At first, Szijjártó went on the offensive, calling the article “fake news”. Shortly after, he changed his tune with the “before and after” nuance. The clarification did nothing to soothe the scandal. The German Foreign Office said the allegations were “very, very serious”, while the European Commission said member states were bound by “the legal duty of sincere cooperation”.


Polish Prime Minister Donald Tusk, whose relationship with Orbán is, to say the least, fraught, didn’t mince words, calling it a “disgrace”.


“We’ve had our suspicions about that for a long time. That’s one reason why I take the floor only when strictly necessary and say just as much as necessary,” he said.


Other leaders, however, were conspicuously silent. Tensions with Orbán are already sky-high over his veto on the €90 billion loan for Ukraine. There’s a reluctance to escalate amid a brutal campaign.


In Brussels, diplomats quipped: “Colour me shocked” after the revelation, almost as if they were expecting it. After all, as the Washington Post story pointed out, Szijjártó has made 16 official visits to Moscow since the start of the full-scale invasion of Ukraine. Telephone calls are just another element of the controversial re-engagement, they said.


Still, there is a difference between travelling to Moscow to conduct bilateral relations and calling your Russian counterpart “before and after” key EU meetings. Szijjártó’s on-the-record admission raises important security questions. Did Hungary coordinate its position with Russia in advance? Did Hungary disclose any information that was deemed sensitive, or even confidential? Did Hungary warn Russia of any course of action that the bloc was about to take, such as sanctions? Did Russia use those insights to prepare its response? 


It’s almost certain we’ll never know for sure.


But the uncertainty itself raises yet another important question that touches the very core of our decision-making. Can the EU properly function if member states don’t trust each other? 


For decades, the EU operated under the unspoken assumption that its member states would always, and without exception, uphold its integrity, fundamental values and common interests. The assumption was so strong that the Treaty of Lisbon, signed in 2007 and still in force, didn’t include a provision to expel a country outright, regardless of the lengths that said country might go.

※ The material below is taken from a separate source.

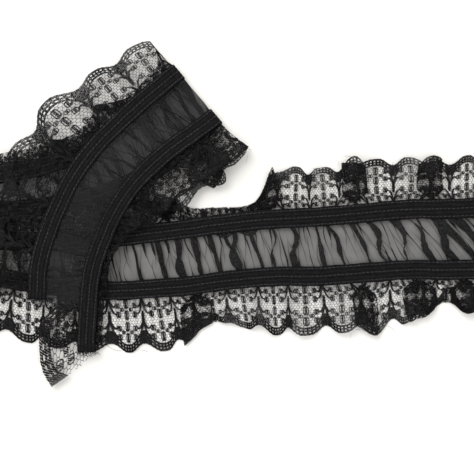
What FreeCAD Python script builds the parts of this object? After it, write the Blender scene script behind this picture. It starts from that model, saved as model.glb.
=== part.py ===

The farthest the treaty dared go is Article 7, which allows depriving a member state that commits a serious legal breach of its voting rights. From the moment of its inception, the provision was conceived as a last resort. Reading through it, you can see why: moving to the last stage of punishment requires the unanimity of all member states except the one under scrutiny. 


It’s a formidable standard to meet: 26 capitals would have to agree to suspend the voting rights of their peer, rendering it voiceless and therefore powerless. It’s a last resort that many are unwilling to trigger out of fear of facing the same fate sometime in the future. (Never underestimate how much countries like to vote.) This explains why Hungary has been subject to Article 7 since 2018 on a strictly putative basis, without any repercussions. 


Meanwhile, the principle of sincere cooperation, which has been repeatedly invoked in the past few days, lacks an immediate enforcement mechanism. The most Brussels can do is launch legal action and wait for the court to rule in two years. What’s left are makeshift solutions. 


“The others can also meet without Hungary,” José Manuel Barroso, the former president of the European Commission, told Euronews.


“Beyond the legal measures, I think it can be more effective politically to show a country that behaves like that, not respecting the basic principles of decency, that the other countries can move on politically as well.”